Manon, 27 ans est arrivée à Londres comme jeune fille au pair 

Manon Lagrève : 27 ans, originaire de Louvigné-du-Désert en Ille-et-Vilaine. La jeune femme est arrivée à Londres il y’a 7 ans comme fille au pair, un DUT GEA en poche. Très vite, Manon est séduite par la vie londonienne et choisi de s’y installer.  Sans difficultés, elle trouve un poste chez IBM ou elle va rester 4 an : « j’ai doublé mon salaire, j’ai obtenu très vite un statut de cadre et j’ai amélioré mon anglais qui n’était pas très bon. Je ne suis pas sure que j’aurais eu les mêmes opportunités en France ».

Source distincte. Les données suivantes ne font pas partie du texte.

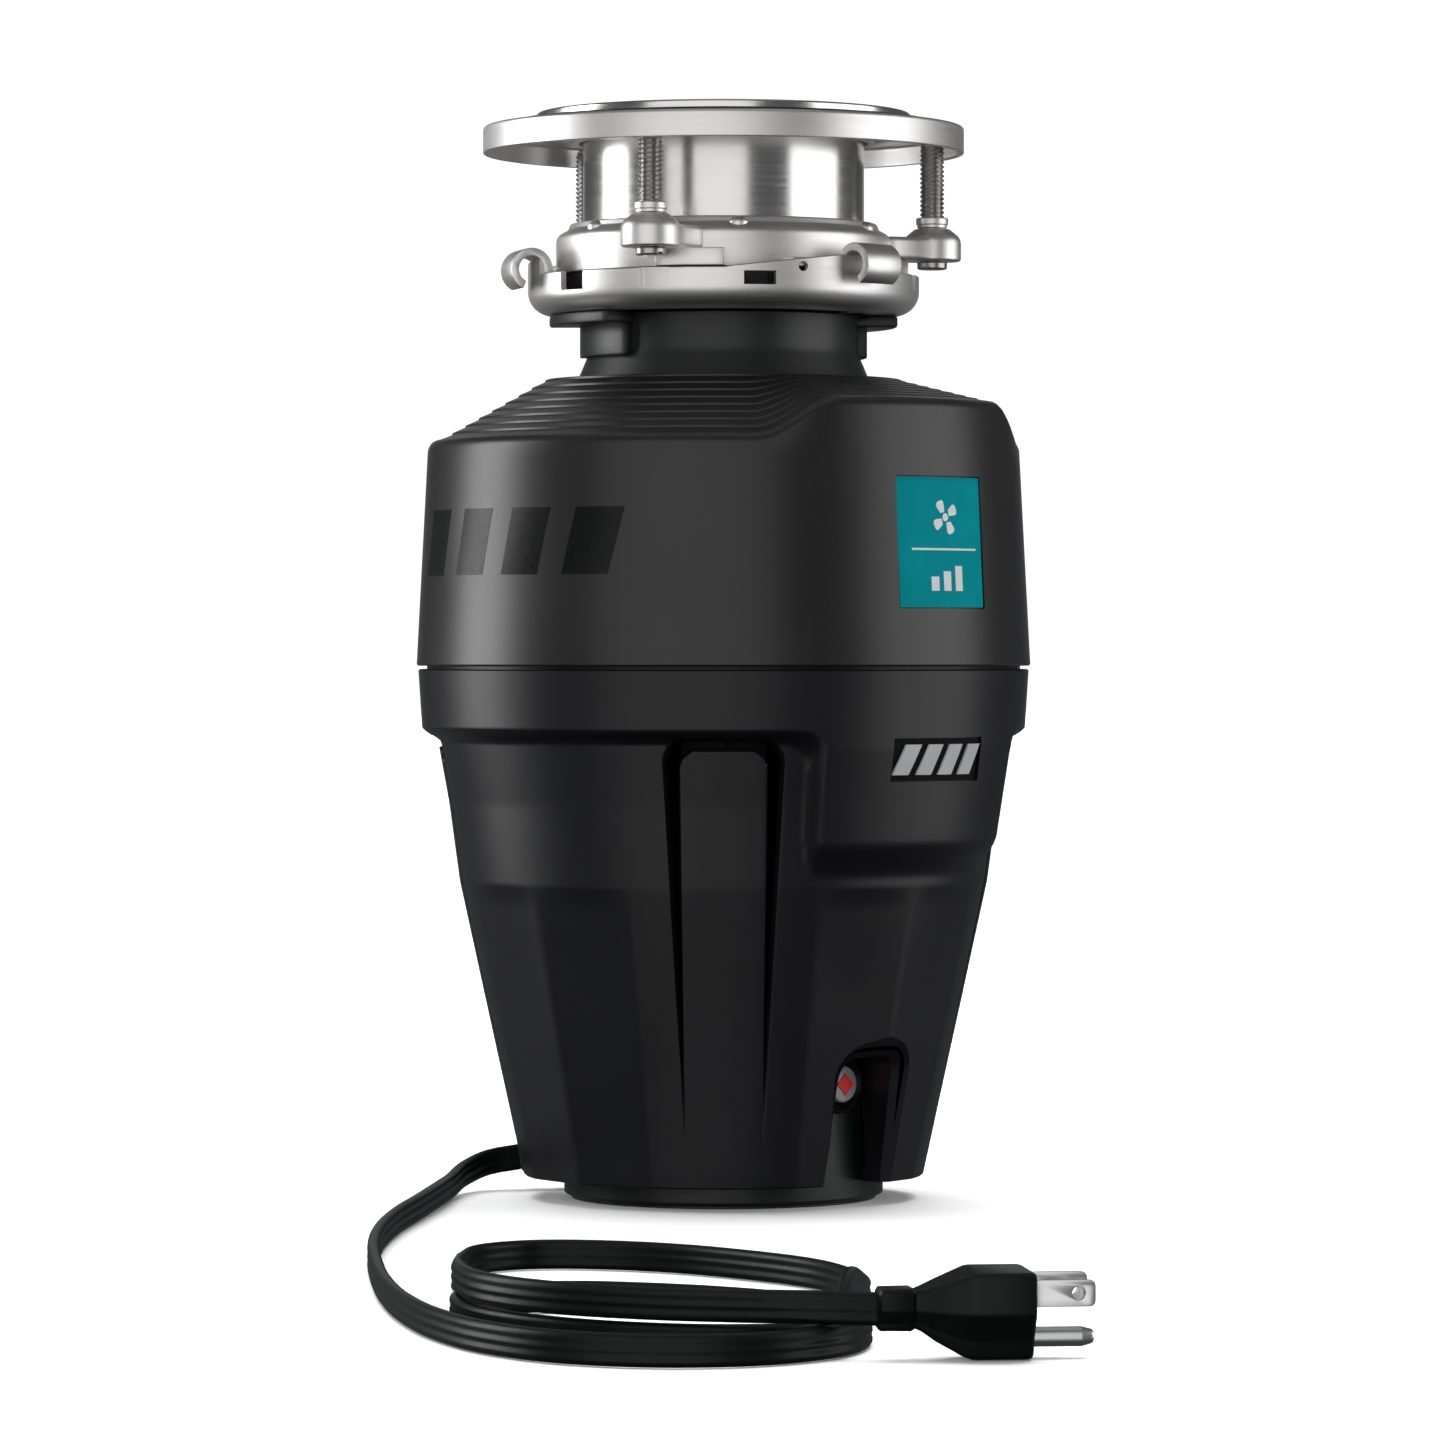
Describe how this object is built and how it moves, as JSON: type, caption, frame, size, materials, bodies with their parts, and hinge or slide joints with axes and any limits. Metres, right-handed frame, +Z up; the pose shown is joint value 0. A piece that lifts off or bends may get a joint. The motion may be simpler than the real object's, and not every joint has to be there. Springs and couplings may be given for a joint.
{
  "type": "kitchen garbage disposal",
  "caption": "Under-sink food waste disposal with a three-bolt sink mount, grind chamber, enclosed motor, tapered two-part trim shell and a plug-in mains lead.",
  "frame": {"origin": "centre of the motor's flat foot, on the surface it stands on", "axes": "+Z up along the motor shaft, -Y towards the badge panel and reset button, +Y towards the discharge port"},
  "size_m": [0.4563, 0.4884, 0.331],
  "materials": {
    "satin_nickel": "fine brushed satin nickel",
    "dark_steel": "plain machined steel",
    "stainless": "bright stainless",
    "aluminium": "die cast",
    "copper": "enamelled copper",
    "brass": "plain",
    "ferrite": "ferrite and carbon, matt",
    "upper_plastic": "dark grey moulding with a fine texture",
    "lower_plastic": "near-black moulding with a fine texture",
    "hopper_plastic": "glass-filled black moulding",
    "black_paint": "satin black paint on steel",
    "rubber": "matt black",
    "lead_jacket": "satin black vinyl jacket",
    "foam": "expanded foam",
    "teal": "printed teal plate",
    "button_grey": "light grey moulding"
  },
  "bodies": {
    "disposal": {"sink_flange": "satin_nickel", "snap_ring": "dark_steel", "fiber_gasket": "rubber", "support_ring": "satin_nickel", "mounting_ring": "satin_nickel", "mounting_screw_1": "dark_steel", "mounting_screw_2": "dark_steel", "mounting_screw_3": "dark_steel", "splash_guard": "rubber", "hopper": "hopper_plastic", "dishwasher_inlet_plug": "hopper_plastic", "foam_jacket": "foam", "grind_ring": "stainless", "upper_bearing": "dark_steel", "lower_bearing": "dark_steel", "shaft_seal": "rubber", "upper_end_frame": "aluminium", "housing_screw_1": "dark_steel", "housing_screw_2": "dark_steel", "housing_screw_3": "dark_steel", "housing_screw_4": "dark_steel", "motor_can": "black_paint", "magnet_1": "ferrite", "magnet_2": "ferrite", "brush_plate": "brass", "brush_holder_1": "brass", "brush_1": "ferrite", "brush_spring_1": "dark_steel", "brush_holder_2": "brass", "brush_2": "ferrite", "brush_spring_2": "dark_steel", "through_bolt_1": "dark_steel", "through_bolt_2": "dark_steel", "motor_end_bell": "black_paint", "reset_bezel": "hopper_plastic", "overload_protector": "hopper_plastic", "bridge_rectifier": "hopper_plastic", "upper_shell": "upper_plastic", "badge": "teal", "lower_shell": "lower_plastic", "nameplate": "lower_plastic", "cord_strain_relief": "rubber", "power_cord": "lead_jacket", "plug_body": "lead_jacket", "plug_blade_1": "stainless", "plug_blade_2": "stainless", "plug_ground_pin": "stainless"},
    "rotor": {"motor_shaft": "dark_steel", "turntable": "stainless", "turntable_nut": "dark_steel", "impeller_pin_1": "stainless", "impeller_pin_2": "stainless", "armature_core": "dark_steel", "armature_windings": "copper", "commutator": "copper"},
    "impeller_a": {"impeller_1": "stainless"},
    "impeller_b": {"impeller_2": "stainless"},
    "lock_ring": {"lower_mount_ring": "satin_nickel"},
    "reset": {"reset_button": "button_grey"}
  },
  "joints": [
    {"name": "rotor_spin", "type": "hinge", "parent": "disposal", "child": "rotor", "pos_m": [0, 0, 0.1], "axis": [0, 0, 1], "continuous": true},
    {"name": "impeller_1_swivel", "type": "hinge", "parent": "rotor", "child": "impeller_a", "pos_m": [0.041, 0, 0.2093], "axis": [0, 0, 1], "continuous": true},
    {"name": "impeller_2_swivel", "type": "hinge", "parent": "rotor", "child": "impeller_b", "pos_m": [-0.041, 0, 0.2093], "axis": [0, 0, 1], "continuous": true},
    {"name": "lock_ring_turn", "type": "hinge", "parent": "disposal", "child": "lock_ring", "pos_m": [0, 0, 0.275], "axis": [0, 0, 1], "range_deg": [0, 36]},
    {"name": "reset_press", "type": "slide", "parent": "disposal", "child": "reset", "axis": [0, 1, 0], "range_m": [0, 0.0025], "stiffness_N_per_m": 400}
  ]
}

Mais la véritable passion de Manon, c’est  depuis toujours la cuisine. La jeune bretonne  aime faire partager ses recettes et son savoir-faire sur le site internet qu’elle a crée : Manon’s little kitchen, la Petite cuisine de Manon. A l’automne dernier, elle est même retenue avec 11 autres candidats pour participer à l’une des émissions phares de la télévision britannique : « The great british bake off », l’équivalent du "concours du meilleur pâtissier".
La petite « frenchie » à l’anglais parfait parvient en quart de finale, suffisant pour se faire une jolie réputation auprès du grand public dont elle est devenue la chouchoute. Un succès qui lui vaut aujourd’hui plus de 20 000 followers sur Twitter, et des contrats en perspective pour des livres ou des émissions. Pas question dans ces conditions de quitter l’Angleterre et Londres qu’elle adore.

Le Brexit ? Manon se souvient du jour ou les Britanniques ont voté pour la sortie de l’Europe en juin 2016. :

Personne n’y croyait et même au travail, mes collègues anglais me disaient qu’ils avaient honte. 

Reste que Manon  préfère ne pas trop s’inquiéter :  " Je pense que c’est plutôt ma famille en France  qui s’inquiète. Moi, ça fait 7 ans que je vis ici, que je paie mes impôts. Du moment, qu’ils ne me disent pas de partir, je reste ici. Je participe à la campagne anti-Brexit du maire de Londres, Sadiq Khan : « London is open ». L’idée c’est de rassurer les Européens qui travaillent ici. Car si tout le monde part, ce sera un crash économique."

Pour l’instant, Manon n’envisage pas de demander la nationalité britannique comme d’autres expatriés français. Si un jour, il devient pour elle impossible de rester, elle envisage de s’installer au Canada.


Aymeric, 31 ans est patron d'une crêperie


Aymeric Peurois : 31 ans, patron de la crêperie Mamie’s à Covent Garden. Une partie de sa famille est originaire de Rennes. C’est sa grand-mère qui lui a fait aimer les crêpes et c’est pour lui rendre hommage qu’il a appelé son restaurant Mamie’s. Aymeric a décidé de s’installer à Londres en 2016 ou vivait déjà une partie de sa famille.
« On se disait depuis longtemps que c’était difficile de manger des bonnes crêpes a Londres. C’est ce qui m’a donné envie d’ouvrir ma crêperie. » confie le jeune entrepreneur au look de barde breton, qui affiche fièrement le Gwen ha Du dans son bureau aux cotés de bouteilles de cidre arrivées tout droit de Bretagne.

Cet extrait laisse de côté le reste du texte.